The strategy for using water power has been rounded off in the state planning documents, but also in the two monographs of the Montenegrin Academy of Sciences and Arts (Serb. CANU) titled Hydro Power Resources of Montenegro and Water Resources of Montenegro, in which the utilization of this resource has been considered in the context of integral multipurpose systems, with hydro power plants as priority facilities.
“The solutions are based on the implementation of large and medium-sized facilities, by which multipurpose systems would be completed on the rivers Piva and Komarnica, Morača, Lim, Ćehotina, Ibar, but also on the parts of the course of the river Tara and on the Drina, within the project Buk Bijela, according to the concept by which the outstanding ecological values of this river would be fully preserved, and the water regimes and environmental conditions in it would be enhanced”, said Sekulić.
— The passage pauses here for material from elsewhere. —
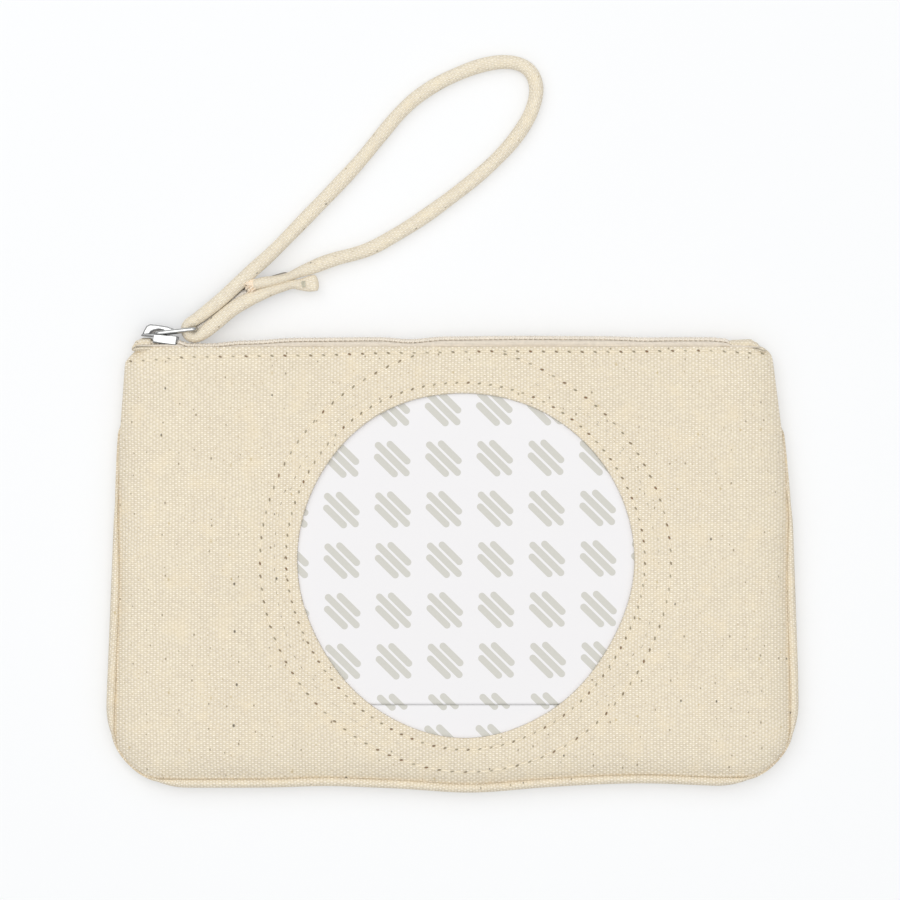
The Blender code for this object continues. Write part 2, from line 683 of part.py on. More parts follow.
def build_strap(material, thread_material, ring):
    """A fabric tube in one loop, pinched where it turns round the ring's far bar."""
    route = [Vector((x * MM, y * MM, z * MM, share)) for x, y, z, share in ROUTE_TO_RING]
    pinch = STRAP_PINCHED_RADIUS / STRAP_RADIUS
    for angle in STRAP_TURN_DEG:
        direction = math.radians(angle)
        route.append(Vector((
            RING_BAR.x + STRAP_TURN_RADIUS * math.cos(direction),
            RING_BAR.y + STRAP_TURN_RADIUS * math.sin(direction), STRAP_TURN_Z, pinch,
        )))
    route += [Vector((x * MM, y * MM, z * MM, share)) for x, y, z, share in ROUTE_FROM_RING]
    path = smooth_path(route, STRAP_STEP)
    pivot = Vector((RING_BAR.x, RING_BAR.y, STRAP_TURN_Z))
    tube(
        "wrist_strap", [point.xyz for point in path], STRAP_RADIUS, material, pivot, ring,
        radii=[point.w for point in path],
    )
    ranges = [(-size / 2, size / 2) for size in BARTACK_SIZE]
    tack = part_from_bmesh(
        "strap_bartack", box_bmesh(*ranges), thread_material, BARTACK_CENTER, ring,
    )
    bevel(tack, BARTACK_ROUNDING, 1)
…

He said that the projects that are of highest developmental relevance for Montenegro had the advantage. These are the projects which would form comprehensive systems and which, in addition to having the economic effect, would also result in the development and regulation of valley areas before all.
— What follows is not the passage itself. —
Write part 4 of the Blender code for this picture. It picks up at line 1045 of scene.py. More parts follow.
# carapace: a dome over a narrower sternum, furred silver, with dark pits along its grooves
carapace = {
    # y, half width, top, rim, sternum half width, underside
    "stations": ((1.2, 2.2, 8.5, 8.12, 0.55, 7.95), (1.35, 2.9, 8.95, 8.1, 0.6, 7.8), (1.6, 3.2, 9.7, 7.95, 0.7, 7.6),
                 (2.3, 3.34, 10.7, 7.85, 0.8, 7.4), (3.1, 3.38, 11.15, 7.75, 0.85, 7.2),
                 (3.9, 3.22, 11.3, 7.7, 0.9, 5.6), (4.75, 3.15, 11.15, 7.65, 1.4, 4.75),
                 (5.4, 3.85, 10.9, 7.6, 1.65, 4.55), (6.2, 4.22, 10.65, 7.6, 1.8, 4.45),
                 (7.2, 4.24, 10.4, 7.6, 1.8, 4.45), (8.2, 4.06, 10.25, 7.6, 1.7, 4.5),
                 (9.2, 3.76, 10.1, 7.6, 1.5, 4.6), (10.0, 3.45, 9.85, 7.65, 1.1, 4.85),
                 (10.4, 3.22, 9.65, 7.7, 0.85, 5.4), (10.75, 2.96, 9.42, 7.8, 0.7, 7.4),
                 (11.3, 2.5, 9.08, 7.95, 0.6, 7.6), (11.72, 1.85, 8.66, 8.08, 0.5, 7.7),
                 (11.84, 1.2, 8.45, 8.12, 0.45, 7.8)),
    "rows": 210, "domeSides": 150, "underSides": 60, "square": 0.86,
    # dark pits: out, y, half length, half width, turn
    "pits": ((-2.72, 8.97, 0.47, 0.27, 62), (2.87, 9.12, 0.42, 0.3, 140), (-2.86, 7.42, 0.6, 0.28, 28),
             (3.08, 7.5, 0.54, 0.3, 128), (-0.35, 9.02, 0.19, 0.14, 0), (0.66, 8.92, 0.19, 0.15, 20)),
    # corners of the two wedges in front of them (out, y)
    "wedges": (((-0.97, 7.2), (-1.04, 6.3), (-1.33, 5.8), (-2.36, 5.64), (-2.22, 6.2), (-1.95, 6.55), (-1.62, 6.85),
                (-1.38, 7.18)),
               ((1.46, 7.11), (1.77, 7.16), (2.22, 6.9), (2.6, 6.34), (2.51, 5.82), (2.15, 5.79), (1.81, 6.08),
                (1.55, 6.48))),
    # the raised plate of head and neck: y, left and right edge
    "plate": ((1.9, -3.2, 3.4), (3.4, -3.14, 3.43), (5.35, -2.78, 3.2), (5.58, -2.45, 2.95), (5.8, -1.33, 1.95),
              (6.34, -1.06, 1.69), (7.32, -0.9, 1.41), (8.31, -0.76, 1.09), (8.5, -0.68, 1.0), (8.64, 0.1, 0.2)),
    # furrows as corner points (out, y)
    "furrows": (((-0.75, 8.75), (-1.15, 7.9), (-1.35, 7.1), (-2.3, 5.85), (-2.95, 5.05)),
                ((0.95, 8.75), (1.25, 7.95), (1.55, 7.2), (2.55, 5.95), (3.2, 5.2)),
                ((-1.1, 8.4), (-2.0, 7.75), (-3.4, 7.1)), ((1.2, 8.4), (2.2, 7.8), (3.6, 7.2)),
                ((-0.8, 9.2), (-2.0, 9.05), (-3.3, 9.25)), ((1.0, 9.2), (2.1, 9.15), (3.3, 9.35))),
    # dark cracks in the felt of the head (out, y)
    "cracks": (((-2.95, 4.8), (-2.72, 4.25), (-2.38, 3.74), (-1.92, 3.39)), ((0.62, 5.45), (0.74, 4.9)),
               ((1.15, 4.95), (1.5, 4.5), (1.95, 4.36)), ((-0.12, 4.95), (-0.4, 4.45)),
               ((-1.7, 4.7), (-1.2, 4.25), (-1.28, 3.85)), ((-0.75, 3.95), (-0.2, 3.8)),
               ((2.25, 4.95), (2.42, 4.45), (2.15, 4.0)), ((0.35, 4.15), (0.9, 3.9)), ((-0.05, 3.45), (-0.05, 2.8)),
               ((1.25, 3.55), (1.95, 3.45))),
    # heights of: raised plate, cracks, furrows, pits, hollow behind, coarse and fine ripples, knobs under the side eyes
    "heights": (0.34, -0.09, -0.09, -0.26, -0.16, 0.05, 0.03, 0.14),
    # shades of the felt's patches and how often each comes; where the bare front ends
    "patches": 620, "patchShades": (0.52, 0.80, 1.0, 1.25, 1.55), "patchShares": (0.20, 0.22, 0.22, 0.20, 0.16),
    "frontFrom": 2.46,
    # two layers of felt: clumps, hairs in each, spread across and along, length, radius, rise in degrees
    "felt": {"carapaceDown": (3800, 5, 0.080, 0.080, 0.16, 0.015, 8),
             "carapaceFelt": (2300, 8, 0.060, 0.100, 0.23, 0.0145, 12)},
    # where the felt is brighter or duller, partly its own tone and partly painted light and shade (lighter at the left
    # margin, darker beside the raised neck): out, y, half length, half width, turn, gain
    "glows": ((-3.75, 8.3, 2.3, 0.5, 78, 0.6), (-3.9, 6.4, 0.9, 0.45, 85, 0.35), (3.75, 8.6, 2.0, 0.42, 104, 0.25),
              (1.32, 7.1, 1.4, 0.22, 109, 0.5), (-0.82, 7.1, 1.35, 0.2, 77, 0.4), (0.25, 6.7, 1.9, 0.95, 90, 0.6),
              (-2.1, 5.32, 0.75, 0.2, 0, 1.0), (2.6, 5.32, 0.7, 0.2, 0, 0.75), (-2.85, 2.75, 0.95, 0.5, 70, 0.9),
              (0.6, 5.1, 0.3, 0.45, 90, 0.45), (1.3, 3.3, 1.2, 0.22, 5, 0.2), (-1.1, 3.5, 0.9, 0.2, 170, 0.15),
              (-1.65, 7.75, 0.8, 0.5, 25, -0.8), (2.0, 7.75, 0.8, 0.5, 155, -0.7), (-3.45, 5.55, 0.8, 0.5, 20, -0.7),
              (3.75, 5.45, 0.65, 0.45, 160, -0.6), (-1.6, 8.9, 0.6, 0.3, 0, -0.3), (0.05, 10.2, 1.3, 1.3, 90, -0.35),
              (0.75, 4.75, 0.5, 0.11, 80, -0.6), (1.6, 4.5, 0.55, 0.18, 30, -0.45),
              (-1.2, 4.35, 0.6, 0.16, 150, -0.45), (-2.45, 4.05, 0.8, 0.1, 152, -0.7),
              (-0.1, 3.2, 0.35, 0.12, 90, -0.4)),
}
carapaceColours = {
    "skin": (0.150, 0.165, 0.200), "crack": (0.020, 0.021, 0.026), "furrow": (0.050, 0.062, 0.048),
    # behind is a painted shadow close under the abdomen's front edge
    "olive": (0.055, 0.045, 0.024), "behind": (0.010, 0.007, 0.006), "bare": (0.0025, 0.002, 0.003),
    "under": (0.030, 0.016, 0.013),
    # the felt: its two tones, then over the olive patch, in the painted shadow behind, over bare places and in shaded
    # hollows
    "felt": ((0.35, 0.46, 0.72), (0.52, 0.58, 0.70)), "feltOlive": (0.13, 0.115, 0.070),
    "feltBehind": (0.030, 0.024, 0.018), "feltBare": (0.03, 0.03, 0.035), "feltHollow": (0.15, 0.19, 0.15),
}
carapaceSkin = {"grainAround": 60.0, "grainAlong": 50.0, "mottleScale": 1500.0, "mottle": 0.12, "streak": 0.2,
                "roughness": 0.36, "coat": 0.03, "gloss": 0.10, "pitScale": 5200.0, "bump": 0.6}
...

“This is primarily the cascade system on the river Morača, according to the version with a lowered elevation of the reservoir Andrijevo because of the better integration into the environment, with the frontal reservoir facility Dubravica, which would perform the annual flow regulation, bestowing great value upon this cascade system”, said Sekulić.
According to him, there is also the use of the upper part of the river Piva’s course, stretching from Komarnica to Šavnik, for which there is a well-developed solution, in all functional and compatible with the hydropower plant (HPP) Piva, as the best ever project implemented by the state of Montenegro.
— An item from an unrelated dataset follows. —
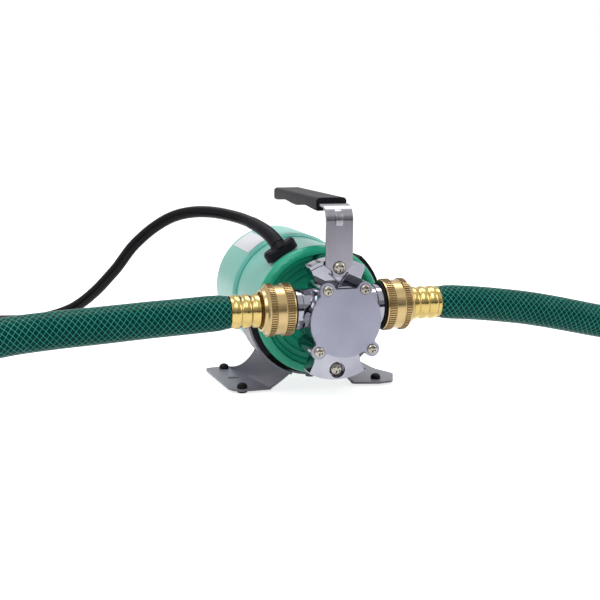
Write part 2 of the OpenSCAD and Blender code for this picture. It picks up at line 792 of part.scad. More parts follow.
module at_cord_exit() {
    translate(cord_route[0]) rotate([0, acos(cord_exit_dir.z / norm(cord_exit_dir)),
        atan2(cord_exit_dir.y, cord_exit_dir.x)]) children();
}

module cord_gland() {
    color([0.1, 0.1, 0.11]) {
        difference() {
            on_axis() rotate([0, 90 - gland_angle, 0]) translate([0, gland_y, shell_r + 0.05])
                hull() for (x = [-6.8, 6.8]) translate([x, 0, 0]) {
                    cylinder(h = 5.2, r = 4.8, $fn = hull_fn);
                    cylinder(h = 6.8, r = 3.6, $fn = hull_fn);
                }
            at_cord_exit() cylinder(h = 14, r = cord_r + 0.3);
        }
        at_cord_exit() translate([0, 0, -4.5]) cylinder(h = 4.45, r = 4.7);
    }
}

module power_cord() {
    color([0.08, 0.08, 0.09]) tube(power_path, cord_r, 8, unit(cord_exit_dir),
        unit(power_coil_path[1] - power_coil_path[0]));
}

module power_cord_coil() {
    color([0.08, 0.08, 0.09]) tube(power_coil_path, cord_r, 6);
}

plug_start = power_coil_path[len(power_coil_path) - 1];
plug_dir = unit(plug_start - power_coil_path[len(power_coil_path) - 2]);
plug_turn = atan2(plug_dir.y, plug_dir.x);

module at_plug() {
    translate(plug_start) rotate([0, 0, plug_turn]) rotate([0, 90, 0]) children();
}

module power_plug() {
    color([0.09, 0.09, 0.1]) at_plug() {
        translate([0, 0, 0.1]) cylinder(h = 16, r1 = 4.4, r2 = 5.4);
        translate([0, 0, 15.9]) cylinder(h = 18, r = 9.5);
        translate([0, 0, 33.8]) cylinder(h = 3.4, r = 11.5);
    }
}

module plug_pins() {
    color([0.82, 0.78, 0.6]) at_plug() {
        for (y = [-6.35, 6.35])
            translate([2.4, y, 37.2 + 8.6]) cube([6.4, 1.5, 17.1], center = true);
        translate([-6, 0, 37.3]) cylinder(h = 19, r = 2.4);
    }
}

// Hoses

module suction_hose() {
    color([0.08, 0.32, 0.3]) tube(suction_path, hose_r, 12, [-1, 0, 0], [-1, 0, 0]);
}

module suction_hose_coil() {
    color([0.08, 0.32, 0.3]) tube(suction_coil_path, hose_r, 6, [-1, 0, 0]);
}

module discharge_hose() {
    color([0.08, 0.32, 0.3]) tube(discharge_path, hose_r, 12, [1, 0, 0], [1, 0, 0]);
}

module discharge_hose_coil() {
    color([0.08, 0.32, 0.3]) tube(discharge_coil_path, hose_r, 6, [1, 0, 0]);
}

// A crimped brass male fitting that closes the far end of a hose path
module end_fitting(path) {
    end = path[len(path) - 1];
    dir = unit(end - path[len(path) - 2]);
    translate(end) rotate([0, 0, atan2(dir.y, dir.x)]) rotate([0, 90, 0]) rotate_extrude() polygon([
        [6, 0.1], [ferrule_r, 0.1], [ferrule_r, 18], [9.4, 18.6], [9.4, 21], [13.2, 21.4], [13.2, 26.4],
        [12.1, 26.8], [12.1, 29], [13.2, 29.4], [13.2, 40], [12.4, 40.8], [8.2, 40.8], [8.2, 22], [6, 20]
    ]);
}

module suction_end_fitting() {
    color([0.82, 0.7, 0.42]) end_fitting(suction_coil_path);
}

module discharge_end_fitting() {
    color([0.82, 0.7, 0.42]) end_fitting(discharge_coil_path);
}

base_bracket();
rubber_feet();
cushion_strip();
bracket_screws();
motor_shell();
front_end_bell();
rear_cover();
rating_label();
tie_bolts();
stator_core();
field_coils();
brush_plate();
brush_holders();
carbon_brushes();
rotor_shaft();
armature_core();
armature_windings();
commutator();
cooling_fan();
front_bearing();
rear_bearing();
shaft_seal();
pump_head();
impeller_cam();
impeller();
cover_gasket();
cover_plate();
cover_screws();
lower_screw();
handle_screw();
handle_strip();
handle_grip();
suction_washer();
suction_nut();
suction_stem();
suction_ferrule();
suction_hose_end();
discharge_washer();
discharge_nut();
discharge_stem();
discharge_ferrule();
discharge_hose_end();
cord_gland();
power_cord();
power_cord_coil();
power_plug();
plug_pins();
suction_hose();
suction_hose_coil();
suction_end_fitting();
discharge_hose();
discharge_hose_coil();
discharge_end_fitting();
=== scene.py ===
import math

import bpy
import bmesh
from mathutils import Matrix, Vector


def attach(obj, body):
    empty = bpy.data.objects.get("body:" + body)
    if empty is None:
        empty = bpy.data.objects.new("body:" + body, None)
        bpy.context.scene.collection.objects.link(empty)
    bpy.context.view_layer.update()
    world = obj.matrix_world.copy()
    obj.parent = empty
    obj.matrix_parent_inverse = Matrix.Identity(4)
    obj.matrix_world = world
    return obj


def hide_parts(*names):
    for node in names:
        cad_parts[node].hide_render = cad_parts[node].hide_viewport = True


MM = 0.001
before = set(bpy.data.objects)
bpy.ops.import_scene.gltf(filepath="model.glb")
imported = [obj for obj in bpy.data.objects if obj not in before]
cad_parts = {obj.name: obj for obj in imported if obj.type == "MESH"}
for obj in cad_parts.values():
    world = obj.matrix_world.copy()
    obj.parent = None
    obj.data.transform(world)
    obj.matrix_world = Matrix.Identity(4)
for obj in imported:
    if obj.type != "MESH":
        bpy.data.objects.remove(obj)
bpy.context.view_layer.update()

# Driving dimensions of the pump, its hoses and its cord, in metres
AXIS = Vector((0.0, -0.088, 0.0575))
PORT = Vector((0.0, -0.0672, 0.06555))
HOSE_R = 0.0111
HOSE_GRIPPED_R = 0.0099
HOSE_NECK = 0.008
CORD_R = 0.00405
BOOT_R = 0.0051
BOOT_NARROWING = 0.0008
BOOT_LENGTH = 0.024
RIB_INSET = 0.00014
RIB_HEIGHT = 0.0005

# Places on the pump, in mm: x and z from the motor's axis, depths from the cover's face
COVER_SCREWS = ((11.9, 22), (17.2, -15.6))
HANDLE_SCREW_Z = 33.7
LOWER_SCREW_Y = 19.4
LOWER_SCREW_Z = -31.6
STRIP_Y = 14
STRIP_BEND_Z = 62.5
FERRULE_START = 48.6
FERRULE_END = 68.7

# The radius of the strip's bend, in mm, and how many ribs go round a nut
STRIP_BEND_R = 10
KNURL_RIBS = 66

# The hose coils, in mm and degrees
COIL_R = 104
COIL_Y = 4
SUCTION_COIL_X = -325
DISCHARGE_COIL_X = 388
SUCTION_SWEEP = 539
DISCHARGE_SWEEP = 503
HOSE_TOP_Z = 34.6
HOSE_FLOOR_Z = 11.6
HOSE_HUMP = 4.6
HOSE_LIFT = 2.4

# The cord's coil, in mm and degrees
CORD_CENTRE = (-303, -10)
CORD_WIND_R = 54
CORD_PITCH = 8.6
CORD_LAYER = 8.6
CORD_FLOOR_Z = 4.6
CORD_HALF = 900
CORD_START = 110
CORD_STEP = 7
CORD_TAIL = 45
CORD_TAIL_OUT = 7

# The camera's place in metres, its angles in degrees, and half the view's width over the distance
CAMERA_PLACE = (-0.2005, -0.6515, 0.1806)
CAMERA_ANGLES = (16.87, 10.18, 0.3)
CAMERA_SPREAD = 0.3


# Camera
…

“Of course, there is also the river Lim. It should also be said that it is still not too late to go back again to the outstanding project of the HPP Buk Bijela on the river Drina in cooperation with the Republic of Srpska, which has been rejected due to a superficial and one-sided presentation, without stating all effects, even those in terms of ecology and tourism”, said Sekulić.
He believes that this is an excellent development project which does not jeopardize the river Tara and which can be harmoniously fitted into the surroundings, and it would also solve some burning issues related to the use and environmental protection of the lower course of the river Piva.
“Those who are against this project have probably never been informed about its development possibilities and environmental benefits”, said Sekulić.
He said that it was a big misconception that Montenegro did not need new energy projects due to negative environmental impact.
“This is a big misconception of one part of the insufficiently informed public, which comes down to repeating the mantra that large hydro power plants are harmful to the surroundings, which is why we should build small hydro power plants, which, allegedly, do not endanger the environment. Or that energy issues can be solved by a multitude of small so-called alternative energy resources”, said Sekulić.
He added that the ecological and economic reality was exactly the opposite, because large energy facilities could be harmoniously fitted into the surroundings through adequate measures.
“Precisely the reservoirs, by mitigating flood waves, contribute to the protection from the largest ecological destruction – uncontrolled floods, and in dry periods, by intentionally discharging a large amount of water with respect to the inflows, they affect aquatic ecosystems very positively”, Sekulić explained.
He said that all large facilities had been perfectly fitted into the surroundings through the planning measures, which was not always possible with small hydro power plants, because in them, the entire head was achieved through major pipeline derivations, mostly conducted along the terrain, which was one of the most drastic ecological destructions.
“Should we continue to behave destructively towards small rivers, trying to squeeze these most valuable parts of the environment into pipelines, we will cause an irreversible damage to Montenegro, which has a strategic orientation to be an ecological state”, said Sekulić.
He believes that the areas suitable for building dams, which are simultaneously accompanied by river stretches on which reservoirs can be formed without major restrictions, represent a priceless national wealth of the country.
“This is why, in all countries, such areas are strictly protected by spatial plans and plans for special purpose areas. In our country, unfortunately, voluntarism is allowed in terms of the uncontrolled, unplanned acquisition of areas, and in particular, the areas planned for the implementation of large development projects within the sphere of waters. The consequence is an utterly unreasonable destruction of the most valuable hydro potentials by the issuance of permits for building small facilities in the areas planned for the construction of facilities of great national importance, exclusively with the aim of achieving petty, private interests”, said Sekulić.
He warned that, during the process of granting concessions for the construction of small hydropower plants, more account should be taken of the “overlapping” of offered watercourses and their profiles with the areas which should be the backbone of large and crucial facilities in the use of hydro potential.
“So now, we have the situation in which investors have put significant funds into exploration and the construction of small hydro power plants and they have objectively gained the right to use this resource for several decades, and they have practically disabled the state from building a much more profitable large facility. This inconceivable extravagance in the use of space threatens to completely destroy some very important development projects within the sphere of waters”, said Sekulić.
He said that, when a system had been planned, a special purpose area plan should be adopted immediately as an integral element of its documentation.
“As, most often, it is necessary that an area be urgently protected against misspending, frequently, such plans can also be made in a simplified procedure, so as to prevent the particular area from being developmentally devastated by various, incomparably less significant, facilities”, Sekulić concluded.